As you've probably found, anything larger than A4/letter size runs $kilobuck$.

Most "quick print" shops will have scanners that can take larger pages. If they're "separable" they'll run them for you. They can save the individual scans as (e.g.) jpeg files. Some may have large format ADF style that can scan two sides and assemble document files (usually pdf?). You don't have to have them just print to paper. Some places have "self-service" scanners you can rent to do it yourself, which might be better if you have to scan books without taking them apart.

Depending on your end putpose, you might get the large pages printed to a "reduced size" so they'll go on your scanner, or feed through an ADF Scanner you might want to get if you've got $250-$350(?) to put into the project.

Small ADF scanners that claim 2-sided scanning, in my experience so far, should be called "shredders" rather than scanners. I tried an HP that ate more paper than it scanned, but have been pretty happy with the Epson (GT-S50 - one side scans) that replaced it. I just completed a scan of my newest truck's Service & Overhaul Manual (4x 3.5" thick volumes, 8.5 x 11 sheets, ~9,800 pages) scanning one side to separate jpg for each page, batch file renumber front scans to odd numbers. Scan the back sides, flip the numbers to get them in order and renumber them even.
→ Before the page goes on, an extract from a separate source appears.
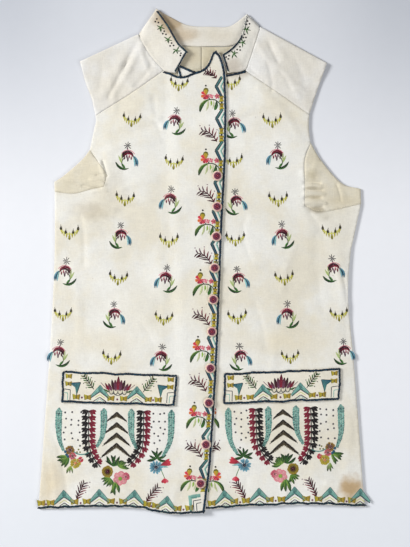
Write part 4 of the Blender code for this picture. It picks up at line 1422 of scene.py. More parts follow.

Merge the file lists & drage them onto the pdf converter program. (The end pdf files are ~9.8GB. It took about 6 days. I recovered about 15 inches of shelf space.)

Depending on your actual number of scans, I'd suggest:

1. Check with the Library as mentioned above.

2. Check out a cost estimate to have one of the quick-print shops do a scan to file for you.

3. Check the same print shops for whether it might be better to have them print to smaller size, so you can scan them yourself more easily.

4. Accept that PhotoMerge actually works and that you've got more time than money. Scan each page in pieces on the flatbed and stitch them together.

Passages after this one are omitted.